#### What you should do:
Write out, precisely and in full, each line of the material.

#### Source excerpt:
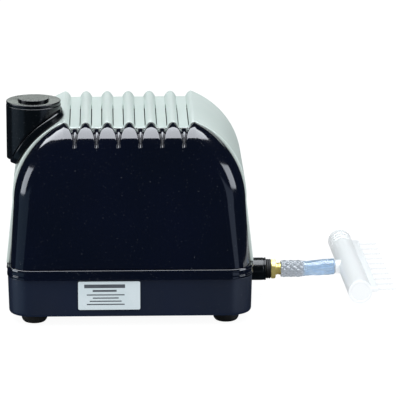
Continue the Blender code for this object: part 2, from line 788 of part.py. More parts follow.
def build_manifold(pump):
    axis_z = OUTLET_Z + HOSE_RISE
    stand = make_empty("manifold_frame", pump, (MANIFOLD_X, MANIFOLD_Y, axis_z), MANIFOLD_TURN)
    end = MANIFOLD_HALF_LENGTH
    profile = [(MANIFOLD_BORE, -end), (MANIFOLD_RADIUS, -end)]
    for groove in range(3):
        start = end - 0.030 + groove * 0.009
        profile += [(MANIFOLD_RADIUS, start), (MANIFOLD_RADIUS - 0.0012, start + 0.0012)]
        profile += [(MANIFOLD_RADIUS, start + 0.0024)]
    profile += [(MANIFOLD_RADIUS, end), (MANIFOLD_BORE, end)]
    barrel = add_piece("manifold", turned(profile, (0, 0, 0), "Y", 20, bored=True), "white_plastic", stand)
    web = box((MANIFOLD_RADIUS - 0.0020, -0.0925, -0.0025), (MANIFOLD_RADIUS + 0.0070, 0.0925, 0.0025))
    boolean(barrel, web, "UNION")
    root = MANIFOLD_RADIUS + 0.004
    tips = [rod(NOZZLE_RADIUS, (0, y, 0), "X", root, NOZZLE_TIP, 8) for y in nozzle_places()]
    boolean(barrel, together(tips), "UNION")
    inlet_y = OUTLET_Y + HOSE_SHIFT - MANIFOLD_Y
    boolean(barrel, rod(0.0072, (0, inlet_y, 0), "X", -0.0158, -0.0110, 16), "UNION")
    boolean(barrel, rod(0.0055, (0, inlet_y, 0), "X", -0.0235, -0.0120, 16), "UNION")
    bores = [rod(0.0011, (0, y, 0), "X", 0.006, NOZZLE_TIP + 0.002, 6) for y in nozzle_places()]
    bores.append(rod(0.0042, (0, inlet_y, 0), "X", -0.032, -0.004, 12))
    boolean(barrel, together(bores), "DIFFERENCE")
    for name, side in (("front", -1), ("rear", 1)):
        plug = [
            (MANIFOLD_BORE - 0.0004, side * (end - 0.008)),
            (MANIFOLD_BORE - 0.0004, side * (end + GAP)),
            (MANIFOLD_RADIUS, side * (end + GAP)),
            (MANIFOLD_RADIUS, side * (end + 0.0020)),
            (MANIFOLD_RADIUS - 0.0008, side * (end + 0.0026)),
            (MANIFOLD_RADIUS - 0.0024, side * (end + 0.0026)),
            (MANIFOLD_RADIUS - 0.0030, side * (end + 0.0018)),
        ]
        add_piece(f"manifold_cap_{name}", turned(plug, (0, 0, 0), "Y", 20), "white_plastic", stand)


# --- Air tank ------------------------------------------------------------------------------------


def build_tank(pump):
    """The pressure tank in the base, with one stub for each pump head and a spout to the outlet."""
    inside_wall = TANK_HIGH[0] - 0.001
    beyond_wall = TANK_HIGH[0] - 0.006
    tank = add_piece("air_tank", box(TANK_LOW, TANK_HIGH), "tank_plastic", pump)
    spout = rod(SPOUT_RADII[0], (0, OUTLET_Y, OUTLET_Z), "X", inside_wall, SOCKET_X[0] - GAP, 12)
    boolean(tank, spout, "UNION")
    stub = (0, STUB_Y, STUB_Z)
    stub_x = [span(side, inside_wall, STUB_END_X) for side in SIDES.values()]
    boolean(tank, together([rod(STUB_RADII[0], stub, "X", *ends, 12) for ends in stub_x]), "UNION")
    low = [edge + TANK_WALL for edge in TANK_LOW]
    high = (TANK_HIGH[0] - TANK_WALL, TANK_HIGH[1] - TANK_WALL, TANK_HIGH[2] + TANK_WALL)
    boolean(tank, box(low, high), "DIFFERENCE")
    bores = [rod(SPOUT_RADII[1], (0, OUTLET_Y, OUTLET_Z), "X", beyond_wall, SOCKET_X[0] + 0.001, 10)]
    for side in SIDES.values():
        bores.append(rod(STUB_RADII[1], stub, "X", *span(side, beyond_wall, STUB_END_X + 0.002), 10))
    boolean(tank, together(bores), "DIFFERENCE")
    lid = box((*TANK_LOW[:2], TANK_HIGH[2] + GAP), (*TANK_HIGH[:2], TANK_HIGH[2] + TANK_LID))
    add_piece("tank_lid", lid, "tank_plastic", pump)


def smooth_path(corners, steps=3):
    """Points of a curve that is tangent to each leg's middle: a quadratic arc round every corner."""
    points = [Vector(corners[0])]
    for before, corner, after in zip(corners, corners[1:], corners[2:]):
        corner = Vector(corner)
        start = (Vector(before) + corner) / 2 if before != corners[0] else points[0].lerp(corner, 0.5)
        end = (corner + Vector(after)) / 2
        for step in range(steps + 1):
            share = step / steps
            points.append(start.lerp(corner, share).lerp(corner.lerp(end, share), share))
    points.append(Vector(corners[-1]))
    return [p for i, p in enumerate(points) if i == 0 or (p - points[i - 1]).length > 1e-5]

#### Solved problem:
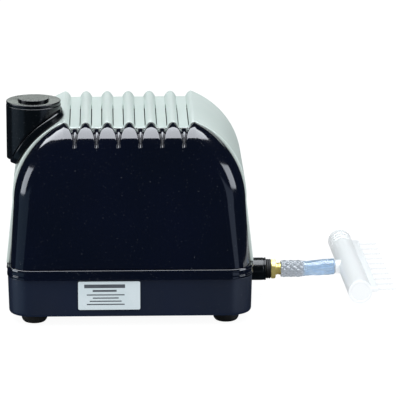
Continue the Blender code for this object: part 2, from line 788 of part.py. More parts follow.
def build_manifold(pump):
    axis_z = OUTLET_Z + HOSE_RISE
    stand = make_empty("manifold_frame", pump, (MANIFOLD_X, MANIFOLD_Y, axis_z), MANIFOLD_TURN)
    end = MANIFOLD_HALF_LENGTH
    profile = [(MANIFOLD_BORE, -end), (MANIFOLD_RADIUS, -end)]
    for groove in range(3):
        start = end - 0.030 + groove * 0.009
        profile += [(MANIFOLD_RADIUS, start), (MANIFOLD_RADIUS - 0.0012, start + 0.0012)]
        profile += [(MANIFOLD_RADIUS, start + 0.0024)]
    profile += [(MANIFOLD_RADIUS, end), (MANIFOLD_BORE, end)]
    barrel = add_piece("manifold", turned(profile, (0, 0, 0), "Y", 20, bored=True), "white_plastic", stand)
    web = box((MANIFOLD_RADIUS - 0.0020, -0.0925, -0.0025), (MANIFOLD_RADIUS + 0.0070, 0.0925, 0.0025))
    boolean(barrel, web, "UNION")
    root = MANIFOLD_RADIUS + 0.004
    tips = [rod(NOZZLE_RADIUS, (0, y, 0), "X", root, NOZZLE_TIP, 8) for y in nozzle_places()]
    boolean(barrel, together(tips), "UNION")
    inlet_y = OUTLET_Y + HOSE_SHIFT - MANIFOLD_Y
    boolean(barrel, rod(0.0072, (0, inlet_y, 0), "X", -0.0158, -0.0110, 16), "UNION")
    boolean(barrel, rod(0.0055, (0, inlet_y, 0), "X", -0.0235, -0.0120, 16), "UNION")
    bores = [rod(0.0011, (0, y, 0), "X", 0.006, NOZZLE_TIP + 0.002, 6) for y in nozzle_places()]
    bores.append(rod(0.0042, (0, inlet_y, 0), "X", -0.032, -0.004, 12))
    boolean(barrel, together(bores), "DIFFERENCE")
    for name, side in (("front", -1), ("rear", 1)):
        plug = [
            (MANIFOLD_BORE - 0.0004, side * (end - 0.008)),
            (MANIFOLD_BORE - 0.0004, side * (end + GAP)),
            (MANIFOLD_RADIUS, side * (end + GAP)),
            (MANIFOLD_RADIUS, side * (end + 0.0020)),
            (MANIFOLD_RADIUS - 0.0008, side * (end + 0.0026)),
            (MANIFOLD_RADIUS - 0.0024, side * (end + 0.0026)),
            (MANIFOLD_RADIUS - 0.0030, side * (end + 0.0018)),
        ]
        add_piece(f"manifold_cap_{name}", turned(plug, (0, 0, 0), "Y", 20), "white_plastic", stand)


# --- Air tank ------------------------------------------------------------------------------------


def build_tank(pump):
    """The pressure tank in the base, with one stub for each pump head and a spout to the outlet."""
    inside_wall = TANK_HIGH[0] - 0.001
    beyond_wall = TANK_HIGH[0] - 0.006
    tank = add_piece("air_tank", box(TANK_LOW, TANK_HIGH), "tank_plastic", pump)
    spout = rod(SPOUT_RADII[0], (0, OUTLET_Y, OUTLET_Z), "X", inside_wall, SOCKET_X[0] - GAP, 12)
    boolean(tank, spout, "UNION")
    stub = (0, STUB_Y, STUB_Z)
    stub_x = [span(side, inside_wall, STUB_END_X) for side in SIDES.values()]
    boolean(tank, together([rod(STUB_RADII[0], stub, "X", *ends, 12) for ends in stub_x]), "UNION")
    low = [edge + TANK_WALL for edge in TANK_LOW]
    high = (TANK_HIGH[0] - TANK_WALL, TANK_HIGH[1] - TANK_WALL, TANK_HIGH[2] + TANK_WALL)
    boolean(tank, box(low, high), "DIFFERENCE")
    bores = [rod(SPOUT_RADII[1], (0, OUTLET_Y, OUTLET_Z), "X", beyond_wall, SOCKET_X[0] + 0.001, 10)]
    for side in SIDES.values():
        bores.append(rod(STUB_RADII[1], stub, "X", *span(side, beyond_wall, STUB_END_X + 0.002), 10))
    boolean(tank, together(bores), "DIFFERENCE")
    lid = box((*TANK_LOW[:2], TANK_HIGH[2] + GAP), (*TANK_HIGH[:2], TANK_HIGH[2] + TANK_LID))
    add_piece("tank_lid", lid, "tank_plastic", pump)


def smooth_path(corners, steps=3):
    """Points of a curve that is tangent to each leg's middle: a quadratic arc round every corner."""
    points = [Vector(corners[0])]
    for before, corner, after in zip(corners, corners[1:], corners[2:]):
        corner = Vector(corner)
        start = (Vector(before) + corner) / 2 if before != corners[0] else points[0].lerp(corner, 0.5)
        end = (corner + Vector(after)) / 2
        for step in range(steps + 1):
            share = step / steps
            points.append(start.lerp(corner, share).lerp(corner.lerp(end, share), share))
    points.append(Vector(corners[-1]))
    return [p for i, p in enumerate(points) if i == 0 or (p - points[i - 1]).length > 1e-5]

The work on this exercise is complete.